Prezydent Francji Emmanuel Macron podkreślił w poniedziałek po południu po spotkaniu ze swoim ukraińskim odpowiednikiem Wołodymyrem Zełenskim, że żadne porozumienie nie posunie się naprzód bez udziału Europy, podkreślając, że proces ten może postępować tylko z Europejczykami "przy stole".
Macron dodał, że żadne decyzje nie zostały jeszcze sfinalizowane i że Europejczycy będą kontynuować dyskusję na temat gwarancji bezpieczeństwa w nadchodzących dniach.
UE potrzebuje własnego planu pokojowego dla Ukrainy, mówi szef obrony
Kubilius powiedział w programie Euronews, że "to dobrze", że Trump "przejmuje inicjatywę" i "próbuje zaprowadzić pokój".
"Pytanie naprawdę brzmi, czy wiesz, że pokój, tak jak proponuje ten plan, będzie (sprawiedliwym i długoterminowym pokojem. O to musimy się martwić, stoimy razem z Ukrainą i zdecydowanie Ukraina chce pokoju, my wszyscy chcemy pokoju".
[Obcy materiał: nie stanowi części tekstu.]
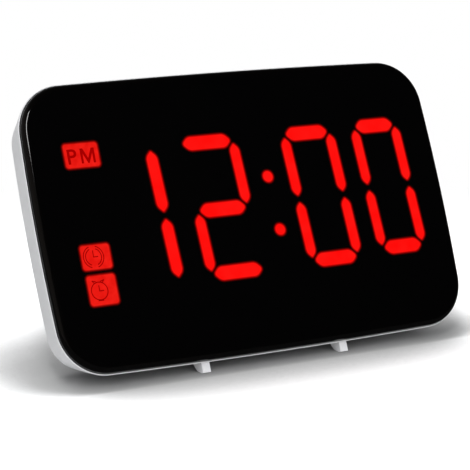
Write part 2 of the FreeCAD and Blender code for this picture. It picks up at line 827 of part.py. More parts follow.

"(Zła) umowa byłaby zła nie tylko dla Ukrainy, ale także dla całej Europy, ponieważ zdecydowanie musimy zrozumieć i musimy poważnie potraktować to, co mówią nasze służby wywiadowcze, że w ciągu najbliższych kilku lat Rosja może być gotowa do przetestowania artykułu 5", dodał.
Podobnie jak wysoka przedstawiciel Kaja Kallas w poniedziałek, Kubilius poparł utworzenie pożyczki reparacyjnej, w ramach której Europejczycy wykorzystaliby prawie 200 miliardów euro aktywów rosyjskiego banku centralnego zamrożonych w ich jurysdykcji w celu zapewnienia pomocy finansowej Ukrainie przez następne dwa lata.
Propozycja ta jest jednak blokowana przez Belgię, gdzie przechowywana jest większość aktywów, która wzywa do większego podziału ryzyka i obciążeń w związku z możliwym odwetem ze strony Moskwy.
Kubilius powiedział jednak, że pożyczka "byłaby również bardzo ważna, ponieważ taka kwota wsparcia finansowego może przekonać Putina, że nic nie osiągnie".
Oczekuje się, że przywódcy unijni podejmą ostateczną decyzję w sprawie realizacji planu podczas spotkania 18 grudnia.